Parliamentary privilege has been described as an “essential element in the functioning of a modern, democratic parliament” by a former clerk of the House of Commons, and the “most significant modern privilege is that of free speech in parliament.” Article nine of the Bill of Rights of the pre-Union 1689 is usually cited as the source granting parliament immunity from external interference, stating that “the freedom of speech and debate or proceedings in Parliament ought not to be impeached or questioned in any court or place out of Parliament.”

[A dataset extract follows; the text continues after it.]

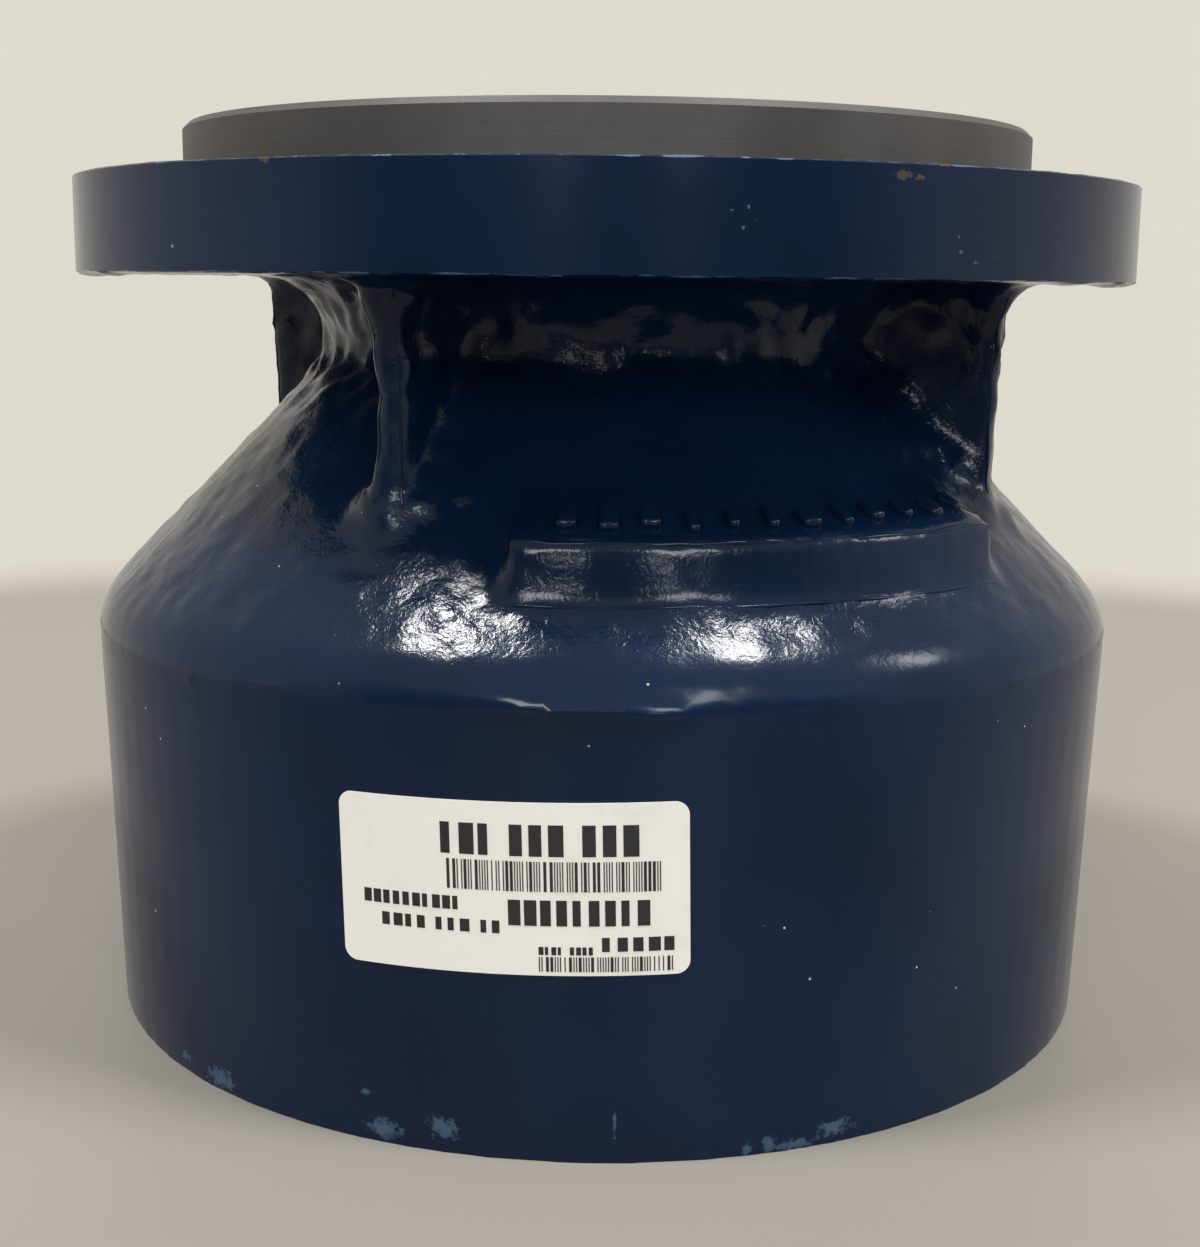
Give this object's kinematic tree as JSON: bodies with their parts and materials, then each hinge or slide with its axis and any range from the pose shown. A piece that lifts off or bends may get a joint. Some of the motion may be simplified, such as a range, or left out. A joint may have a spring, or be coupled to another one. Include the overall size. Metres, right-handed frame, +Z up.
{
  "type": "turbine pump bowl",
  "caption": "Cast bowl of a turbine pump: a wide rim and cone with a spigot flange held up on webs, and inside it a hub on curved diffuser vanes with a fluted shaft bearing.",
  "frame": {"origin": "centre of the open rim's face, on the shaft's axis", "axes": "+Z up along the shaft from the rim to the spigot; the label faces -Y"},
  "size_m": [0.182, 0.182, 0.15],
  "materials": {
    "casting": "glossy dark blue epoxy over rough sand-cast iron, machined bare at the spigot and bores",
    "bronze": "turned bronze",
    "lining": "smooth moulded nitrile rubber",
    "paper": "matt off-white label paper with black print"
  },
  "bodies": {
    "root": {"bowl_casting": "casting", "bearing_shell": "bronze", "bearing_lining": "lining", "label": "paper"}
  },
  "joints": []
}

There is no reason to withhold this privilege from MSPs—in fact, extending it would be in-keeping with the point of devolution. The prologue to the 1988 Scottish “Claim of Right for Scotland” noted that “twice previously Scots have acted against misgovernment by issuing a Claim of Right; in 1689 and in 1842.” The 1689 Claim of Right was an act passed by the estates of Scotland, the country’s pre-Union parliament. It included a declaration “that for redress of all grievances, and for the amending, strengthening, and preserving of the laws, parliaments ought to be frequently called, and allowed to sit, and the freedom of speech and debate secured to the members.” (The 1842 claim was a statement of the right of the Kirk to spiritual independence free from state interference, and is less crucial, given it was less concerned with parliamentary privilege.)

Devolution has transformed Scottish politics, mostly for the better. But without significant changes, Holyrood will begin to resemble the caricature of the Commons its founders so heavily criticised. While there is much about Westminster that should be avoided, there are still lessons for the Scottish parliament to learn.

If the SNP resists the extension of parliamentary privilege to Holyrood, that would suggest that it does not see Scotland as politically mature enough to provide its elected representatives with such rights currently enjoyed by MPs south of the border.